* Exercise description: Locate every line below that contains the word "ones" and copy it.

* Items:
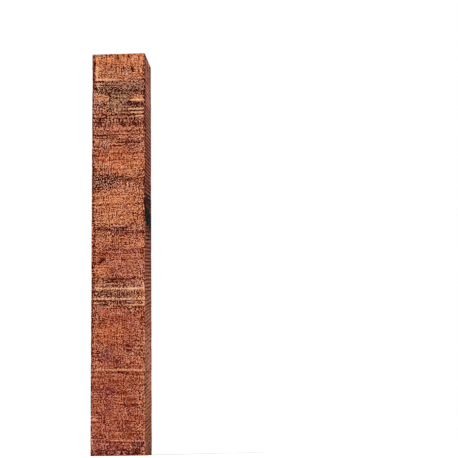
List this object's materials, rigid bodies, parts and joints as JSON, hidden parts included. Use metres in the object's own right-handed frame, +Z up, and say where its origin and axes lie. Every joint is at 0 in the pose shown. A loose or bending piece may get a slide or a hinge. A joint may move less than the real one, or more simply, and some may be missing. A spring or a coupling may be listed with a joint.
{
  "type": "square timber fence post",
  "caption": "Rough-sawn square hardwood post with sawn ends and drying checks, set in the ground to carry fence rails or wire.",
  "frame": {"origin": "middle of the sawn foot end, on the ground it stands on", "axes": "+Z up along the grain to the top end, -Y out of the face that the picture shows from the front, +X out of the side face that it shows at the right"},
  "size_m": [0.2, 0.2, 1.5],
  "materials": {
    "timber": "rough sawn, orange to red-brown, with dark stains and saw marks"
  },
  "bodies": {
    "root": {"post": "timber"}
  },
  "joints": []
}
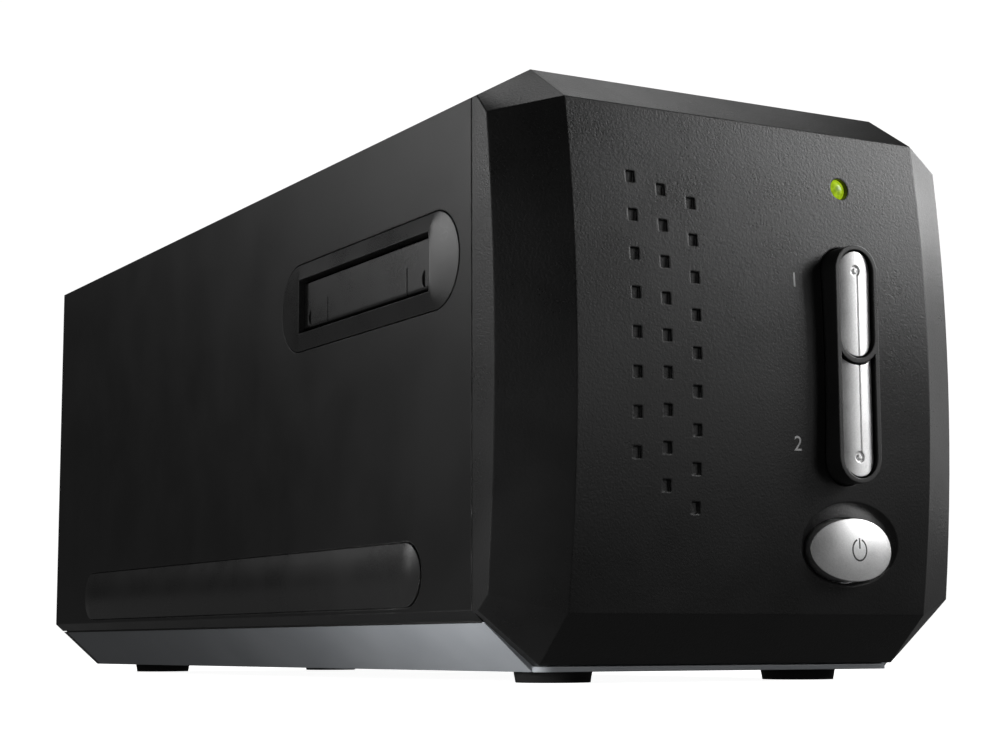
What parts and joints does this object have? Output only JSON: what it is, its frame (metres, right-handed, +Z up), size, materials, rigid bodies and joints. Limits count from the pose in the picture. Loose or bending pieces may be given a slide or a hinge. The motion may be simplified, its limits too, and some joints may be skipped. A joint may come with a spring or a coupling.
{
  "type": "film negative scanner",
  "caption": "Long boxy desktop film scanner with a bowed faceted front, round-ended film gates in both sides, two long keys, an oval power key and a travelling optical carriage.",
  "frame": {"origin": "bottom centre of the whole scanner's box, on the plane of the feet", "axes": "+Z up, -Y towards the front face with the keys, +X to the right seen from the front"},
  "size_m": [0.1124, 0.276, 0.1188],
  "materials": {
    "silver_plastic": "satin silver-grey with a fine metallic tint",
    "black_coat": "smooth satin black",
    "black_textured": "fine-grained black moulding",
    "black_satin": "smooth satin black moulding",
    "rubber": "matt black",
    "satin_chrome": "satin",
    "light_pipe": "clear, lit yellow-green",
    "lit_diode": "lit",
    "white_diode": "clear",
    "diffuser": "frosted white",
    "frame_plastic": "glass-filled black",
    "circuit_board": "green solder mask",
    "chip_black": "moulded package",
    "switch_case": "black",
    "plunger_plastic": "natural acetal",
    "rod_steel": "ground",
    "screw_steel": "blackened",
    "spring_steel": "polished",
    "motor_steel": "plated",
    "socket_steel": "plated",
    "bearing_bronze": "sintered",
    "bracket_aluminium": "plain",
    "lens_aluminium": "black anodised",
    "lens_glass": "coated",
    "mirror": "front-coated"
  },
  "bodies": {
    "chassis": {"base_tray": "silver_plastic", "top_cover": "black_coat", "front_bezel": "black_textured", "rear_panel": "black_textured", "rubber_feet": "rubber", "film_gate_left": "black_satin", "film_gate_right": "black_satin", "side_pad_left": "black_satin", "side_pad_right": "black_satin", "scan_button_surround": "black_satin", "tact_switches": "switch_case", "button_board": "circuit_board", "button_board_screws": "screw_steel", "status_diode": "lit_diode", "status_light": "light_pipe", "optical_frame": "frame_plastic", "film_guide_lower": "frame_plastic", "film_guide_upper": "frame_plastic", "indexing_spring": "spring_steel", "lamp_housing": "frame_plastic", "lamp_board": "circuit_board", "lamp_diodes": "white_diode", "light_diffuser": "diffuser", "guide_rods": "rod_steel", "home_sensor": "switch_case", "screw_bearing": "bearing_bronze", "motor_bracket": "bracket_aluminium", "stepper_motor": "motor_steel", "main_board": "circuit_board", "main_board_chips": "chip_black", "usb_socket": "socket_steel", "power_socket": "switch_case", "frame_screws": "screw_steel", "main_board_screws": "screw_steel", "rear_panel_screws": "screw_steel", "bezel_screws": "screw_steel"},
    "left_door": {"dust_door_left": "black_satin"},
    "right_door": {"dust_door_right": "black_satin"},
    "upper_key": {"scan_button_upper": "satin_chrome", "switch_plunger_upper": "plunger_plastic"},
    "lower_key": {"scan_button_lower": "satin_chrome", "switch_plunger_lower": "plunger_plastic"},
    "power_key": {"power_button": "satin_chrome", "switch_plunger_power": "plunger_plastic"},
    "carriage": {"scan_carriage": "frame_plastic", "carriage_bushes": "bearing_bronze", "drive_nut": "plunger_plastic", "scan_mirror": "mirror", "lens_barrel": "lens_aluminium", "lens_glass": "lens_glass", "lens_strap": "bracket_aluminium", "sensor_board": "circuit_board", "image_sensor": "chip_black"},
    "drive_screw": {"lead_screw": "rod_steel"}
  },
  "joints": [
    {"name": "left_door_hinge", "type": "hinge", "parent": "chassis", "child": "left_door", "pos_m": [-0.0536, -0.0693, 0.07795], "axis": [0, 1, 0], "range_deg": [-80, 80], "stiffness_Nm_per_rad": 0.002},
    {"name": "right_door_hinge", "type": "hinge", "parent": "chassis", "child": "right_door", "pos_m": [0.0536, -0.0693, 0.07795], "axis": [0, 1, 0], "range_deg": [-80, 80], "stiffness_Nm_per_rad": 0.002},
    {"name": "upper_key_slide", "type": "slide", "parent": "chassis", "child": "upper_key", "axis": [0, 1, 0], "range_m": [0, 0.0008], "stiffness_N_per_m": 1000, "springref_m": -0.0005},
    {"name": "lower_key_slide", "type": "slide", "parent": "chassis", "child": "lower_key", "axis": [0, 1, 0], "range_m": [0, 0.0008], "stiffness_N_per_m": 1000, "springref_m": -0.0005},
    {"name": "power_key_slide", "type": "slide", "parent": "chassis", "child": "power_key", "axis": [0, 1, 0], "range_m": [0, 0.0008], "stiffness_N_per_m": 1000, "springref_m": -0.0005},
    {"name": "carriage_slide", "type": "slide", "parent": "chassis", "child": "carriage", "axis": [0, 1, 0], "range_m": [0, 0.036]},
    {"name": "drive_screw_turn", "type": "hinge", "parent": "chassis", "child": "drive_screw", "pos_m": [0, 0, 0.03644], "axis": [0, 1, 0], "range_deg": [-1620, 0]}
  ],
  "couplings": [
    {"joint": "drive_screw_turn", "follows": "carriage_slide", "rad_per_m": -785.3}
  ]
}
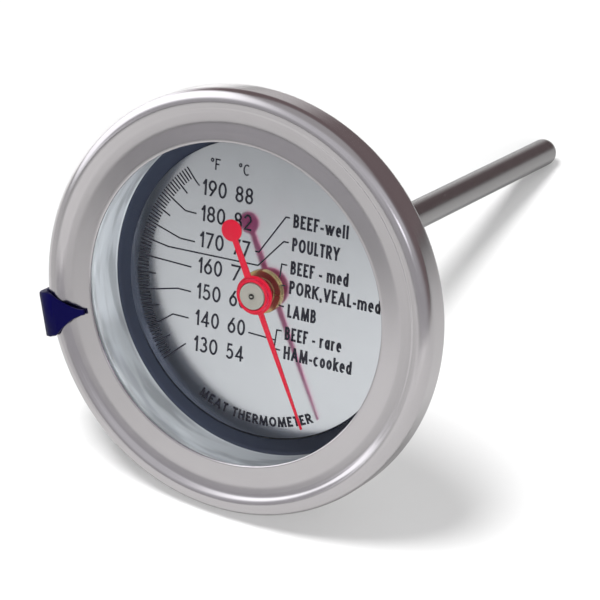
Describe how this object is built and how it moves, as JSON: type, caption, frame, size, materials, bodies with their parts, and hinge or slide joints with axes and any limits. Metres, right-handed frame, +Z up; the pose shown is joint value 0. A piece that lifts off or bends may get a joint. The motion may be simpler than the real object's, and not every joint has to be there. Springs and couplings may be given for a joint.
{
  "type": "dial meat thermometer",
  "caption": "Round dial meat thermometer: rolled steel bezel, glass over a recessed dial, red needle, sliding target marker on the rim and a long round-ended probe stem.",
  "frame": {"origin": "middle of the underside of the bounding box, on the surface that the thermometer lies on", "axes": "+Z up; +Y horizontal from the dial towards the tip of the stem; +X to the right for a reader facing the dial. The stem's own axis leans 15.157 degrees below +Y, so that the rear edge of the rim and the tip of the stem both touch the surface"},
  "size_m": [0.0712, 0.1314, 0.0684],
  "materials": {
    "bezel_steel": "satin stainless steel, fine turned grain round the ring",
    "case_steel": "bright polished stainless steel",
    "stem_steel": "satin drawn stainless steel",
    "dial_metal": "pale satin brushed metal with near-black print",
    "brass": "plain turned brass",
    "washer_grey": "dull olive grey plated steel",
    "hub_steel": "plain turned steel",
    "bimetal": "rolled bimetal strip",
    "red_paint": "semi-gloss red paint",
    "navy_plastic": "very dark navy moulded plastic",
    "seal_rubber": "dark silicone rubber",
    "lens_glass": "clear flat tempered glass"
  },
  "bodies": {
    "case": {"bezel_ring": "bezel_steel", "case_cup": "case_steel", "lens_gasket": "seal_rubber", "lens_glass": "lens_glass", "dial_plate": "dial_metal", "hub_washer": "washer_grey", "hub_nut": "brass", "stem_bush": "stem_steel", "bush_seal": "seal_rubber", "upper_bearing": "brass", "stem_tube": "stem_steel", "stem_tip_plug": "stem_steel", "shaft_guide": "brass", "coil_anchor": "brass", "bimetal_coil": "bimetal"},
    "needle": {"pointer": "red_paint", "pointer_hub": "hub_steel", "shaft": "hub_steel", "coil_driver": "brass"},
    "marker": {"target_marker": "navy_plastic"}
  },
  "joints": [
    {"name": "needle_turn", "type": "hinge", "parent": "case", "child": "needle", "pos_m": [0.0006, -0.04942, 0.03309], "axis": [0, 0.9652, -0.2615], "range_deg": [-60, 180]},
    {"name": "marker_slide", "type": "hinge", "parent": "case", "child": "marker", "pos_m": [0.0006, -0.0555, 0.03474], "axis": [0, 0.9652, -0.2615], "continuous": true}
  ]
}
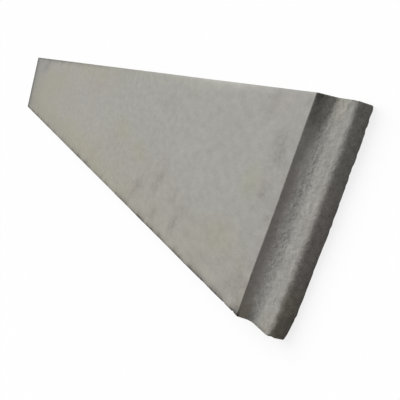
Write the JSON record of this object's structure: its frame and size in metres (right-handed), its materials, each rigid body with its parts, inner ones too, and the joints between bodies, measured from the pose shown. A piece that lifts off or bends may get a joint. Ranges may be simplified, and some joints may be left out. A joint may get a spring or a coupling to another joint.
{
  "type": "concrete gravel board",
  "caption": "Long cast concrete plank for the foot of a fence, smooth on its face, with a stepped tongue across each end that drops into a slotted post.",
  "frame": {"origin": "middle of the flat back, on the surface that the board lies on", "axes": "+X along the board's length, +Y across its width, +Z from the back towards the moulded face"},
  "size_m": [2.4396, 0.305, 0.04],
  "materials": {
    "concrete": "matt grey cast concrete, smooth on the moulded face and trowelled on the back"
  },
  "bodies": {
    "root": {"gravel_board": "concrete"}
  },
  "joints": []
}
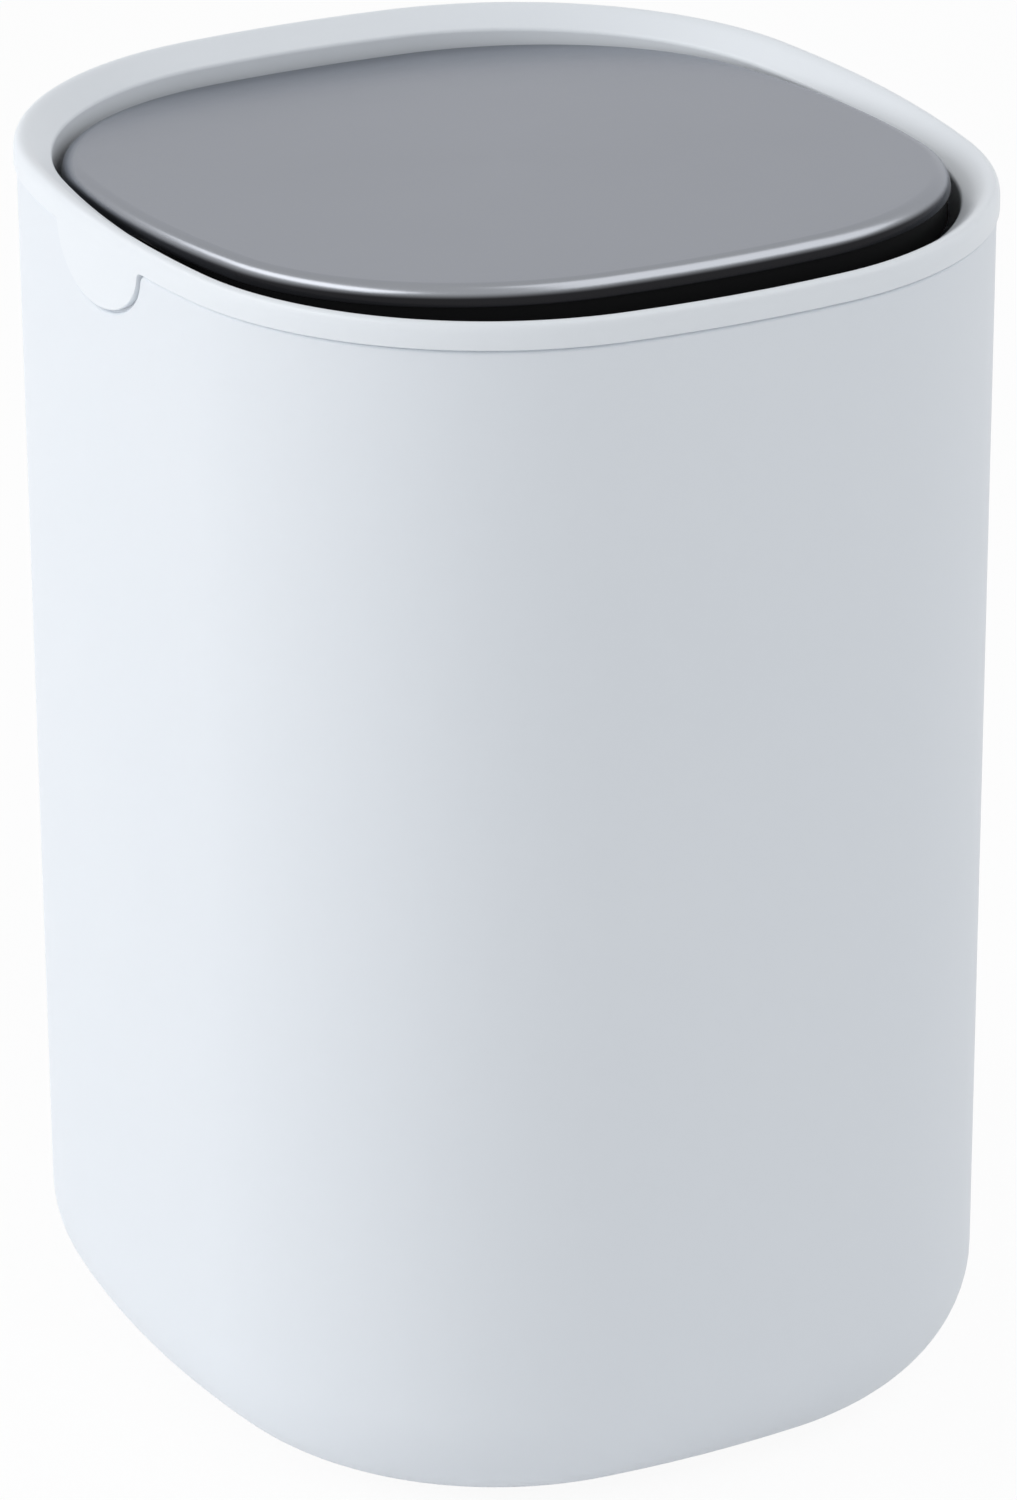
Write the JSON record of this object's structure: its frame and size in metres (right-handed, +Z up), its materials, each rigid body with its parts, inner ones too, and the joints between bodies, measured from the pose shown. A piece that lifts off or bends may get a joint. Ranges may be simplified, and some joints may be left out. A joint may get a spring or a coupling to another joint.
{
  "type": "swing-lid waste bin",
  "caption": "Small free-standing waste bin with rounded square sides, a lift-off lid ring with a lifting tab and a steel-topped flap that swings on side pins.",
  "frame": {"origin": "middle of the standing surface, under the foot pads", "axes": "+Z up; -Y to the front, where the flap's raised edge is; -X to the side with the lifting tab; the flap's pivot axis runs along X"},
  "size_m": [0.1882, 0.2082, 0.2747],
  "materials": {
    "white_body": "fine matte moulded plastic",
    "white_lid": "satin moulded plastic",
    "steel_cover": "fine brushed stainless steel",
    "black_carrier": "matte moulded plastic",
    "pale_bush": "natural acetal",
    "steel_pin": "turned steel",
    "steel_weight": "cut bar, plain",
    "steel_screw": "zinc plated",
    "tape": "double-sided tape",
    "grey_pad": "soft matte rubber"
  },
  "bodies": {
    "bin": {"bin_body": "white_body", "foot_pad_front_left": "grey_pad", "foot_pad_front_right": "grey_pad", "foot_pad_rear_left": "grey_pad", "foot_pad_rear_right": "grey_pad"},
    "lid": {"lid_ring": "white_lid", "pivot_pin_left": "steel_pin", "pivot_pin_right": "steel_pin"},
    "flap": {"flap_cover": "steel_cover", "flap_carrier": "black_carrier", "cover_tape_front": "tape", "cover_tape_rear": "tape", "pivot_bush_left": "pale_bush", "pivot_bush_right": "pale_bush", "counterweight": "steel_weight", "counterweight_cover": "black_carrier", "counterweight_screws": "steel_screw"}
  },
  "joints": [
    {"name": "lid_lift", "type": "slide", "parent": "bin", "child": "lid", "axis": [0, 0, 1], "range_m": [0, 0.12]},
    {"name": "flap_swing", "type": "hinge", "parent": "lid", "child": "flap", "pos_m": [0, 0, 0.2593], "axis": [1, 0, 0], "range_deg": [-76.4, 83.6]}
  ]
}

* Full response:
Write the JSON record of this object's structure: its frame and size in metres (right-handed), its materials, each rigid body with its parts, inner ones too, and the joints between bodies, measured from the pose shown. A piece that lifts off or bends may get a joint. Ranges may be simplified, and some joints may be left out. A joint may get a spring or a coupling to another joint.
Write the JSON record of this object's structure: its frame and size in metres (right-handed, +Z up), its materials, each rigid body with its parts, inner ones too, and the joints between bodies, measured from the pose shown. A piece that lifts off or bends may get a joint. Ranges may be simplified, and some joints may be left out. A joint may get a spring or a coupling to another joint.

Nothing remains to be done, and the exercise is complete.